Douglas Penner, chief financial officer and spokesman for Arcan Resources, and Aaron Grandberg, chief financial officer for Fairborne Energy, didn’t respond to phone calls and e-mails requesting comment. Troy Winsor, a spokesman for Bellatrix Exploration, said the company doesn’t comment on market speculation.
Companies are less likely to entertain the idea of a takeover when their stocks are depressed, Basinger said.
“Consolidation in industries doesn’t happen when prices are going down,” Basinger said. “Consolidators don’t tend to be value investors.”
This is especially true for gold companies, which aren’t hurting for cash even after their “terrible” stock performance, he said.
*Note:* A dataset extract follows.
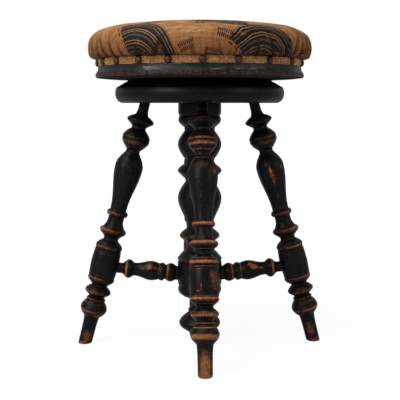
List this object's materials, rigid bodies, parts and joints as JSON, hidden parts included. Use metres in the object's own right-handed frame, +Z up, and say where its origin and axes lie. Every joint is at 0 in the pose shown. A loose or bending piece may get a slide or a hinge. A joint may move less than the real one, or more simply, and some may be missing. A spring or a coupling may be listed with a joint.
{
  "type": "revolving piano stool",
  "caption": "Four-legged turned wooden stool with a round upholstered seat that turns on an iron screw to set its height.",
  "frame": {"origin": "on the floor, on the stool's own axis", "axes": "+Z up along the screw, -Y towards the front leg, +X towards the right leg"},
  "size_m": [0.3932, 0.3932, 0.5085],
  "materials": {
    "ebonised_wood": "ebonised beech, satin, worn to orange-brown along the crests of the turnings",
    "rim_wood": "ebonised and polished, slate grey with white streaks of light, lower bead worn dark red-brown",
    "cast_iron": "dull, oiled",
    "screw_steel": "turned and greased, browned with age",
    "washer_leather": "dark, compressed",
    "horsehair": "curled hair, packed",
    "hessian": "coarse plain weave",
    "cover_fabric": "silky tan furnishing cloth with fine slubs, black curved stripes and rows of dashes",
    "braid_fabric": "khaki gimp braid in a herringbone weave",
    "nail_brass": "antique bronze, dull, with worn crowns"
  },
  "bodies": {
    "base": {"base_top": "ebonised_wood", "centre_column": "ebonised_wood", "leg_front": "ebonised_wood", "leg_right": "ebonised_wood", "leg_back": "ebonised_wood", "leg_left": "ebonised_wood", "stretcher_front": "ebonised_wood", "stretcher_right": "ebonised_wood", "stretcher_back": "ebonised_wood", "stretcher_left": "ebonised_wood", "nut_plate": "cast_iron", "nut_plate_screws": "screw_steel"},
    "washer": {"stop_washer": "washer_leather"},
    "seat": {"screw_spindle": "screw_steel", "seat_plate": "cast_iron", "seat_plate_screws": "screw_steel", "seat_board": "rim_wood", "stuffing": "horsehair", "stuffing_cloth": "hessian", "seat_cover": "cover_fabric", "gimp_braid": "braid_fabric", "upholstery_nails": "nail_brass"}
  },
  "joints": [
    {"name": "seat_rise", "type": "slide", "parent": "base", "child": "washer", "axis": [0, 0, 1], "range_m": [0, 0.12]},
    {"name": "seat_spin", "type": "hinge", "parent": "washer", "child": "seat", "pos_m": [0, 0, 0], "axis": [0, 0, 1], "range_deg": [0, 5400]}
  ],
  "couplings": [
    {"joint": "seat_rise", "follows": "seat_spin", "m_per_rad": 0.0012732}
  ]
}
Barrick Gold has a price to cash flow ratio of 6.87, compared with 9 for the S&P/TSX metals and mining index.
The selloff in commodity producers may be overdone, according to Robert Cohen, who oversees $1.25 billion in precious-metals and resources stocks at GCIC Ltd., manager of the Dynamic Gold and Precious Metals Fund.
The S&P/TSX Gold index has fallen 42 percent since the metal reached its peak of $1,920.70 an ounce on Sept. 6, more than twice the 18 percent decline in gold futures. The S&P/TSX Energy Index has fallen 26 percent since oil futures hit their two-year high on May 2, 2011, while crude oil has decreased 18 percent.
“There’s something wrong with what investors are willing to pay for a stock right now,” Cohen said. “Companies in the gold and oil business are producing enviable products. They’re mining monetary assets.”
Commodity stocks may stay depressed until the Federal Reserve takes additional measures to stimulate growth with a third round of bond purchases, or quantitative easing, Cohen said.
Stocks surged around the world in 2009 and 2010 as the Fed helped the U.S. economy recover from the subprime-mortgage crisis through $2.3 trillion of bond purchases known as quantitative easing. A separate $400 billion program called Operation Twist, in which the Fed is replacing short-term debt in its holdings with longer-term securities, ends in June.
“The market is not ready to run on its own,” Cohen said. “In the last five years, it’s clear that quantitative easing is the best catalyst for the stock market.”